Nose pre dilution: Bacon bacon bacon. Seaweed. Burnt dried fruit. Black fermented garlic cloves.

Nose post-dilution: Bacon bacon (fruit) bacon. Seaweed. Burnt dried fruit puree. I'll be honest, the aromas were just as strong, with a continuity that just has not been matched by anything else I've tried yet. This is a big Islay; not one that leads by injecting fear, but one who certainly asserts its authority. Its Michael Corleone in a bottle (sorry for the Godfather reference). In other words, its a young, powerful, unimaginably full of surprises and natural talent. There are bananas there, rum. This bottle is aptly titled. Hats off.

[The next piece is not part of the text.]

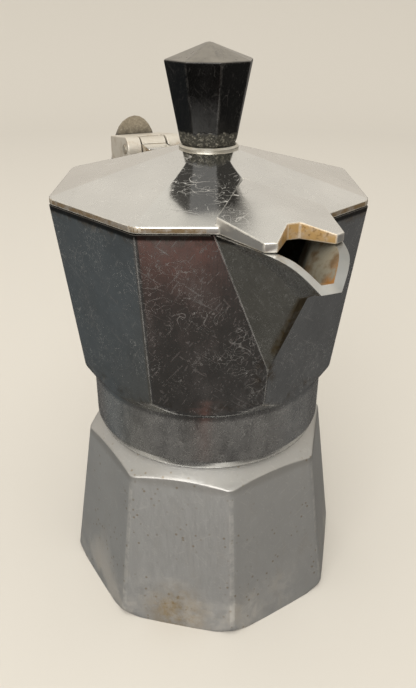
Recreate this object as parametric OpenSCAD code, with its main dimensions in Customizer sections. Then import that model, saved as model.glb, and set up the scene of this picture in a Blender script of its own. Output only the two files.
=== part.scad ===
// Stovetop coffee maker with an octagonal aluminium body (moka pot), one-cup size.
// Origin: centre of the boiler's underside. +Z up, +X towards the spout, -X towards the handle.
// All sizes are in millimetres.

/* [Boiler] */
// Corner radius of the boiler's octagon, extended down to the table
boiler_r_base = 37.5; // [34:0.1:40]
// Corner radius of the boiler's octagon at the shoulder
boiler_r_top = 31.4; // [31:0.1:33]
// Height of the shoulder's corners
shoulder_z = 40.5; // [39:0.1:41.5]
// Turn of the boiler's octagon against the upper chamber's, in degrees
boiler_turn = -12.5; // [-22:0.5:22]
// Radius of the flat underside, where the corners are trimmed away
boiler_foot_r = 36.3; // [35:0.1:37]
// Height of the trimmed corners above the table
boiler_foot_z = 2; // [1:0.1:4]
// Height of the top of the threaded neck
neck_top_z = 51.5; // [50:0.1:52]

/* [Thread] */
// Radius of the neck under its thread
neck_r = 24.7; // [24:0.1:25]
// Height of the thread's ridge above the neck
thread_depth = 0.9; // [0.6:0.1:1]
// Pitch of the thread
pitch = 3; // [2.5:0.5:3]
// Gap between each ridge's crest and the wall that it faces
thread_gap = 0.3; // [0.25:0.05:0.35]

/* [Upper chamber] */
// Corner radius of the chamber's rim
rim_r = 36.1; // [35.6:0.1:36.4]
// Height of the chamber's rim
rim_z = 102.3; // [100:0.1:104]
// Corner radius at the bottom of the facets
chamber_r_low = 31.5; // [31:0.1:32]
// Height of the bottom of the facets' corners
chamber_low_z = 63.1; // [62:0.1:64]
// Radius of the round skirt
skirt_r = 28.6; // [28.3:0.1:29]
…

Food pairing: Main: Surf and turf that involves seaweed and mushrooms, a vegetarian plate. Sure you can do a nice fatty NY strip, but why make the meat the star? Why not the whisky?

I only suggested a main, because I wouldn't think of making this an appetizer whisky. Too big, too complex (and also too expenseive!). My hats off to you Corry. You've put a smile on my face.